Minimizing scale events does have a positive impact on CMR, but it comes at the cost of a wastefully overprovisioned cluster with under 10% utilization. In the end, the customers suffer with a higher bill.
Momento’s take on CMR
CMR is a fundamental focus at Momento. We understand that a spike in CMR corresponds to greater load on our customers’ databases, and if we can minimize CMR spikes, we can give our customers true elasticity and continuous availability without any maintenance windows. This has been a driving insight in architecting Momento.
Momento’s proxy fleet is on a low-latency, gRPC-backed messaging bus
This allows our proxy fleet to rapidly learn about state changes in the cache topology, minimizing the period of disagreement between the nodes on where a key ought to reside.
Momento SDKs are oblivious to server-side cache topology changes
Today, modern cache clients (SDKs) have to keep track of the cache topology.
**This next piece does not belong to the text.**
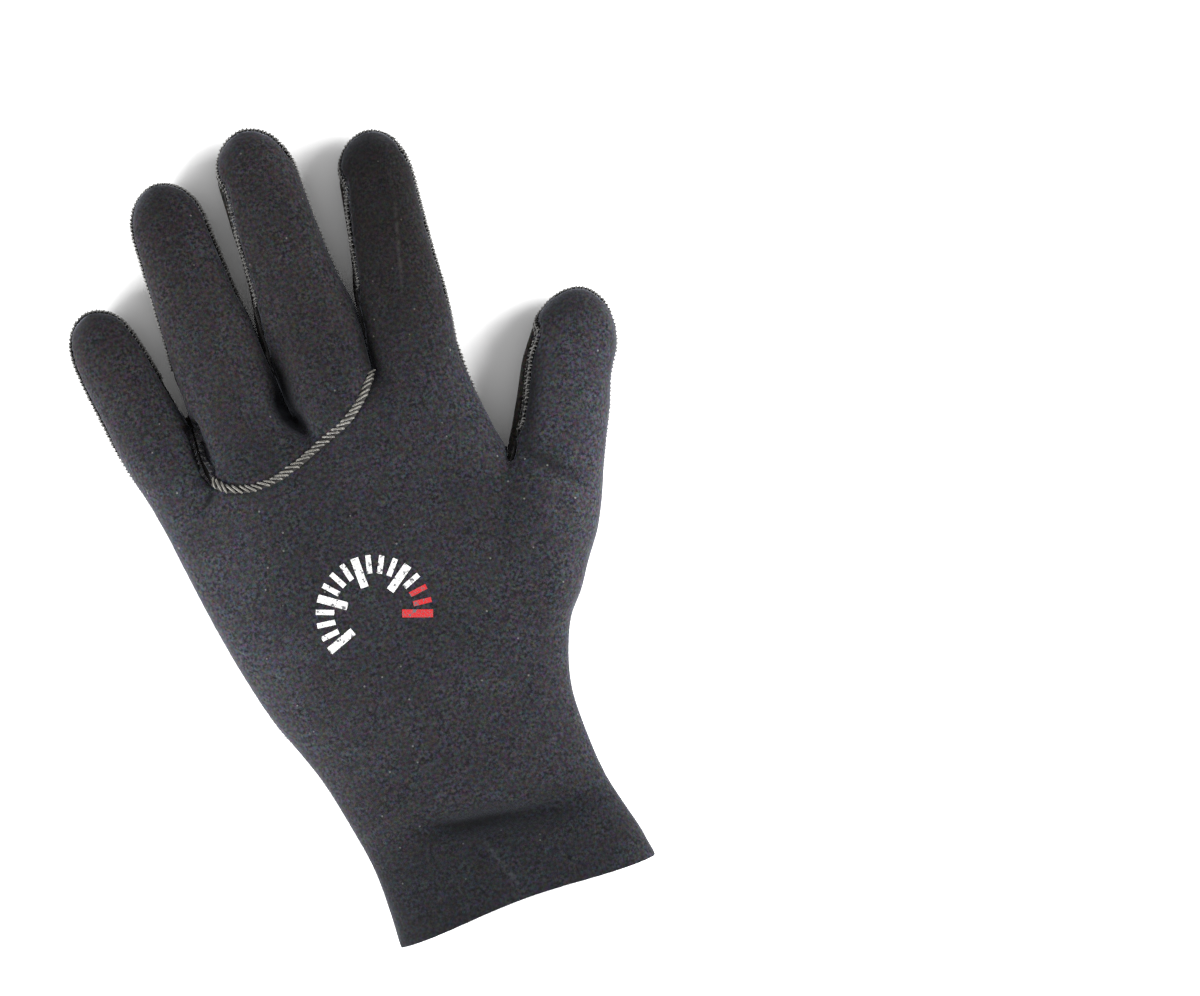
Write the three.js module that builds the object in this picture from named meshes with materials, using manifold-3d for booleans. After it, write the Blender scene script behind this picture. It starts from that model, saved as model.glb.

By getting rid of this leaky abstraction, we are able to generate much simpler SDKs that do not even notice state changes behind the scenes.
Momento warms nodes during deployments, scale-in, and scale-out
Not only do we abstract away topology changes, we bring in nodes after they have warmed up. This eliminates maintenance windows, enabling us to continuously deploy without impacting CMRs.
Next time you see your team putting up CHR on a chart or discussing it in a design review, consider reframing it as a conversation around CMR and see if it unveils new insights. Meanwhile, if you see a caching vendor offering “elasticity” or “autoscaling,” ask what happens to your CMRs during deployments, scale-out, and scale-in.